▽

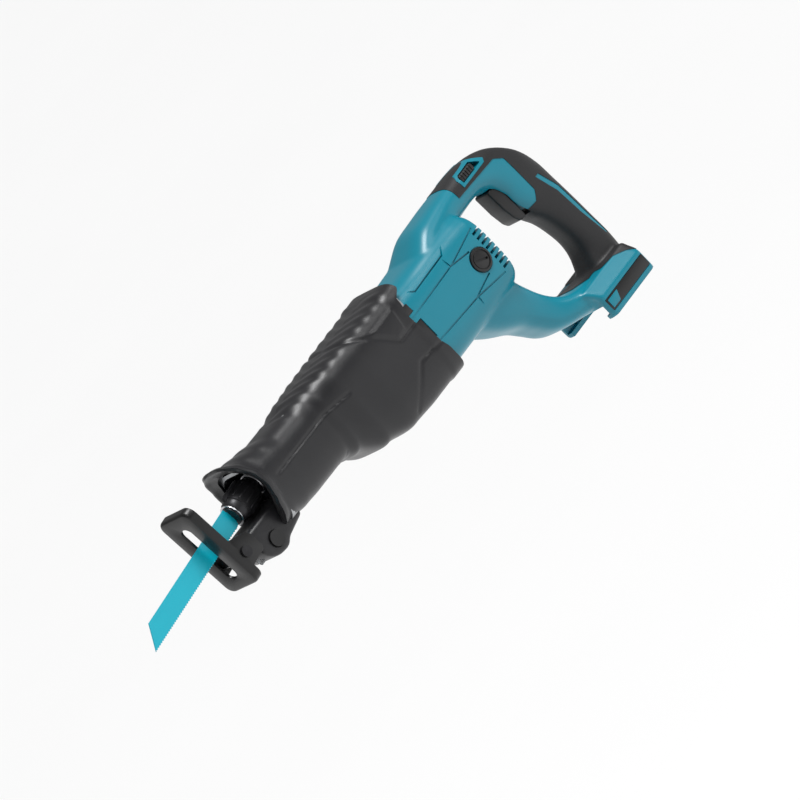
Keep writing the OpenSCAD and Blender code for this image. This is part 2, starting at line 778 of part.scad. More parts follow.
module grip_half(side) {
  color([0.17, 0.17, 0.18]) half(side) difference() {
    intersection() {
      shell_form(0);
      across(200) handle_zone();
    }
    shell_core(seat_gap);
    foot_keep(seat_gap);
    block([x_trig + 8, x_switch - 2], [-trigger_w / 2 - move_gap, trigger_w / 2 + move_gap],
      [trig_z - move_gap, trig_z + trigger_h + move_gap]);
    lock_cut(move_gap);
    screw_holes();
  }
}

module grip_left() { grip_half(1); }

module grip_right() { grip_half(-1); }

module housing_screws() {
  color([0.7, 0.7, 0.72]) for (p = screw_posts()) {
    rod_y(p[0], p[1], -9.5, 8, 1.9);
    rod_y(p[0], p[1], -9.2, -12, 3.5);
  }
}

// ---- controls, battery foot and leads ----

module trigger() {
  color([0.16, 0.16, 0.17]) difference() {
    union() {
      across(trigger_w) polygon([[x_trig + 10, trig_z + trigger_h], [x_trig + 9, trig_z + 18],
        [x_trig + 7, trig_z + 6], [x_trig + 4, trig_z + 1], [x_trig, trig_z],
        [x_trig - 4, trig_z], [x_trig - 4, trig_z + trigger_h]]);
      translate([0, 0, trig_z + trigger_h / 2]) rod_x(x_trig - 3, x_trig - 26, 3);
    }
    for (s = [-1, 1]) rod_y(x_trig + 26, trig_z + 20, s * 5, s * 20, 17);
  }
}

lock_x = x_grip + 18;
lock_z = handle_top - 9;

module lock_cut(gap) {
  block([lock_x - gap, lock_x + lock_len + gap], [-60, 60], [lock_z - gap, lock_z + lock_h + gap]);
}

module lock_off_button() {
  color([0.15, 0.15, 0.16]) difference() {
    block([lock_x, lock_x + lock_len], [-grip_w / 2 - 3, grip_w / 2 + 3], [lock_z, lock_z + lock_h]);
    block([lock_x + 5, lock_x + lock_len - 5], [-4, 4], [lock_z - 1, lock_z + 2]);
  }
}

module switch_unit() {
  z0 = trig_z + 4;
  z1 = trig_z + trigger_h - 4;
  color([0.13, 0.13, 0.14]) difference() {
    union() {
      block([x_switch - 8, x_switch - 26], [-10.5, 10.5], [z0, z1]);
      rod_y(x_switch - 17, z0 - 1, -6, 6, 5);
    }
    translate([0, 0, trig_z + trigger_h / 2]) rod_x(x_switch, x_switch - 22, 3 + move_gap);
  }
}

module terminal_block() {
  color([0.1, 0.1, 0.11]) block([x_rear + 21, x_rear + 51], [-15, 15],
    [z_foot + rail_depth, z_foot + rail_depth + 8.8]);
}

module terminals() {
  color([0.8, 0.72, 0.4]) for (y = [-11, 0, 11])
    block([x_rear + 26, x_rear + 46], [y - 0.5, y + 0.5], [z_foot + rail_depth - 8, z_foot + rail_depth]);
}

module lead(points) {
  for (i = [0:len(points) - 2]) hull() {
    translate(points[i]) sphere(lead_d / 2, $fn = 12);
    translate(points[i + 1]) sphere(lead_d / 2, $fn = 12);
  }
}

module power_leads() {
  z_block = z_foot + rail_depth + 8.8 + lead_d / 2;
  z_sw = trig_z + 3;
  for (y = [-4, 4]) color(y < 0 ? [0.6, 0.1, 0.1] : [0.1, 0.1, 0.12]) {
    lead([[x_rear + 30, y, z_block], [x_rear + 20.5, y, z_floor + 1], [x_rear + 18, y, z_floor + 18],
      [x_rear + 8.5, y, -66], [x_rear + 8.5, y, -58], [x_switch - 17, y, z_sw - 7]]);
    lead([[x_switch - 20, y, z_sw + 32.5], [x_switch - 15, y, handle_top - 23], [x_switch - 6, y, handle_top - 13.5],
      [x_switch + 10, y, handle_top - 15], [x_switch + 20, y, handle_top - 19.5],
      [x_motor - 26, y, handle_top - 19.5], [x_motor - 4, y, 12], [x_brush + 8, y * 2.2, 11]]);
  }
}

module led_lens() {
  color([0.9, 0.92, 0.95]) translate([0, 0, led_z]) rod_x(led_x, led_x + 6.5, led_r);
}

module led_board() {
  color([0.1, 0.35, 0.15]) translate([0, 0, led_z]) rod_x(led_x - 1.6, led_x - 0.2, led_r - 0.4);
}

// ---- shoe ----

module shoe_holder() {
  color([0.35, 0.35, 0.37]) on_blade_line() difference() {
    union() {
      block([pin_x, -bar_len], [-holder_w / 2, holder_w / 2], [bar_z, bar_z + bar_t]);
      rod_y(pin_x, pin_z, -shoe_w / 2 + shoe_t + 1, shoe_w / 2 - shoe_t - 1, pin_d / 2 + 3);
    }
    rod_y(pin_x, pin_z, -shoe_w, shoe_w, pin_d / 2);
    for (i = [0:4]) block([-38 - i * shoe_travel / 4, -41 - i * shoe_travel / 4],
      [-holder_w / 2 - 1, holder_w / 2 + 1], [bar_z - 1, bar_z + 1.4]);
  }
}

module shoe_pin() {
  color([0.75, 0.75, 0.77]) on_blade_line() {
    rod_y(pin_x, pin_z, -shoe_w / 2 - move_gap, shoe_w / 2 + move_gap, pin_d / 2);
    for (s = [-1, 1])
      rod_y(pin_x, pin_z, s * (shoe_w / 2 + move_gap), s * (shoe_w / 2 + move_gap + 1.6), pin_d / 2 + 1.8);
  }
}

module ear_outline() {
  polygon([[0, -2], [-8, -2], [-18, -6], [-ear_reach + 1, -10], [-ear_reach, -13], [-ear_reach, -27],
    [-ear_reach + 2, -30], [0, -30]]);
}

module shoe() {
  low = shoe_top - shoe_h;
  color([0.12, 0.12, 0.13]) on_blade_line() difference() {
    union() {
      intersection() {
        block([0, -ear_reach], [-shoe_w / 2, shoe_w / 2], [low, shoe_top]);
        along_x(1, -ear_reach - 1) rounded(shoe_w, low, shoe_top, 8);
        difference() {
          block([0, -ear_reach], [-shoe_w / 2, shoe_w / 2], [low, shoe_top]);
          block([-shoe_t, -ear_reach - 1], [-shoe_w / 2 + shoe_t, shoe_w / 2 - shoe_t], [low - 1, shoe_top + 1]);
          difference() {
            block([-8, -ear_reach - 1], [-shoe_w, shoe_w], [low - 1, shoe_top + 1]);
            across(2 * shoe_w) ear_outline();
          }
        }
      }
    }
    along_x(-shoe_t - 1, 1) rounded(slot_w, slot_low, slot_top, slot_w / 2 - 0.2);
    rod_y(pin_x, pin_z, -shoe_w, shoe_w, pin_d / 2 + run_gap);
  }
}

module shoe_button() {
  color([0.14, 0.14, 0.15]) difference() {
    rod_y(button_x, button_z, 6, chin_w / 2 + 2, button_r);
    rod_y(button_x, button_z, 5, 10, spring_r + 1);
  }
}

module shoe_button_spring() {
  color([0.75, 0.75, 0.75]) for (i = [0:2]) translate([button_x, 2.7 + i * 1.1, button_z]) rotate([90, 0, 0])
    rotate_extrude() translate([spring_r, 0]) circle(0.6, $fn = 16);
}

housing_left();
housing_right();
grip_left();
grip_right();
boot();
gear_housing();
gear_housing_screws();
housing_screws();
front_bush();
rear_bush();
rod_seal();
crank_bearing_upper();
crank_bearing_lower();
motor_bearing_front();
motor_bearing_rear();
motor_can();
magnets();
fan_baffle();
brush_holders();
carbon_brushes();
brush_cap_left();
brush_cap_right();
switch_unit();
terminal_block();
terminals();
power_leads();
led_lens();
led_board();
crank_gear();
crank_shaft();
crank_roller();
armature_shaft();
armature_core();
armature_windings();
commutator();
fan();
pinion();
plunger_rod();
crosshead();
blade_holder();
blade();
clamp_spring();
clamp_ring();
clamp_sleeve();
blade_pin();
shoe_holder();
shoe_pin();
shoe();
shoe_button();
shoe_button_spring();
trigger();
lock_off_button();
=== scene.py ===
import math

import bmesh
import bpy
from mathutils import Matrix, Vector


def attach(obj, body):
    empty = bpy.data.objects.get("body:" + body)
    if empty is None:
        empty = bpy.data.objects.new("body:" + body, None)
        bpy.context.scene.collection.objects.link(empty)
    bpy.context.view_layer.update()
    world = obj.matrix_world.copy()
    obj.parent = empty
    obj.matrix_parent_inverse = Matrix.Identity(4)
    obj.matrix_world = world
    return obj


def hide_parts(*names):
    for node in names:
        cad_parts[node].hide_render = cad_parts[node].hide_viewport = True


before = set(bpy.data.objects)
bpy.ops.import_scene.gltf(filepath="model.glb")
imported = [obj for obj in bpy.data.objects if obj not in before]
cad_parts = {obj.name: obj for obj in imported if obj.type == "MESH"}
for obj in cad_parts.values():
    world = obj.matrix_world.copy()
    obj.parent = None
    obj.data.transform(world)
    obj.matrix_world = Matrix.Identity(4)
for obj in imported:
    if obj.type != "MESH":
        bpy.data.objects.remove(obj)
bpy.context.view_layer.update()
mm = 0.001
tilt = Matrix.Rotation(math.radians(4), 4, "Y")  # the blade line leans nose down

camera = {"azimuth": 33.5, "elevation": 12.7, "roll": 44.3, "distance": 7.0, "lens": 400, "right": 0.1517, "up": 0.121}


def placeCamera():
    az, el, roll = (math.radians(camera[k]) for k in ("azimuth", "elevation", "roll"))
    back = Vector((math.cos(el) * math.sin(az), math.cos(el) * math.cos(az), math.sin(el)))
    level = Vector((-math.cos(az), math.sin(az), 0))
    rise = back.cross(level)
    right = level * math.cos(roll) - rise * math.sin(roll)
    up = level * math.sin(roll) + rise * math.cos(roll)
    turn = Matrix((right, up, back)).transposed().to_4x4()
    data = bpy.data.cameras.new("viewCamera")
    data.lens, data.sensor_width, data.clip_end = camera["lens"], 36, 60
    obj = bpy.data.objects.new("viewCamera", data)
    spot = back * camera["distance"] + right * camera["right"] + up * camera["up"]
    obj.matrix_world = Matrix.Translation(spot) @ turn
    bpy.context.scene.collection.objects.link(obj)
    bpy.context.scene.camera = obj


lights = {
    "keyLight": {"spot": (0.9, 2.0, 2.6), "size": 1.6, "power": 16},
    "stripLight": {"spot": (-1.6, 1.8, 1.4), "size": 0.9, "power": 10},
}


def placeLights():
    aim = Vector((-0.2, 0, -0.03))
    for name, light in lights.items():
        data = bpy.data.lights.new(name, "AREA")
        data.energy, data.size = light["power"], light["size"]
        obj = bpy.data.objects.new(name, data)
        obj.location = light["spot"]
        obj.rotation_euler = (aim - Vector(light["spot"])).to_track_quat("-Z", "Y").to_euler()
        bpy.context.scene.collection.objects.link(obj)
    sun = bpy.data.lights.new("softSun", "SUN")
    sun.energy, sun.angle = 2.7, math.radians(22)
    obj = bpy.data.objects.new("softSun", sun)
    obj.rotation_euler = Vector((0.25, -0.35, -1)).to_track_quat("-Z", "Y").to_euler()
    bpy.context.scene.collection.objects.link(obj)
    world = bpy.data.worlds.new("softStudio")
    world.use_nodes = True
    world.node_tree.nodes["Background"].inputs[0].default_value = (1, 1, 1, 1)
    world.node_tree.nodes["Background"].inputs[1].default_value = 0.3
    bpy.context.scene.world = world
    bpy.context.scene.view_settings.view_transform = "Standard"


def newGroup(name, numbers, outputs):
    group = bpy.data.node_groups.new(name, "ShaderNodeTree")
    for label in ("Colour", "Second colour"):
        group.interface.new_socket(label, in_out="INPUT", socket_type="NodeSocketColor")
    for label, value in numbers:
        group.interface.new_socket(label, in_out="INPUT", socket_type="NodeSocketFloat").default_value = value
    for label, kind in outputs:
        group.interface.new_socket(label, in_out="OUTPUT", socket_type=kind)
    return group, group.nodes.new("NodeGroupInput"), group.nodes.new("NodeGroupOutput")


def addNode(tree, kind, **sockets):
    node = tree.nodes.new(kind)
    for label, value in sockets.items():
        node.inputs[label.replace("_", " ")].default_value = value
    return node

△

*EXERCISE OBJECTIVE:*
Scan the material line by line and report each one that contains "body".

*FULL OUTPUT:*
def attach(obj, body):
    empty = bpy.data.objects.get("body:" + body)
        empty = bpy.data.objects.new("body:" + body, None)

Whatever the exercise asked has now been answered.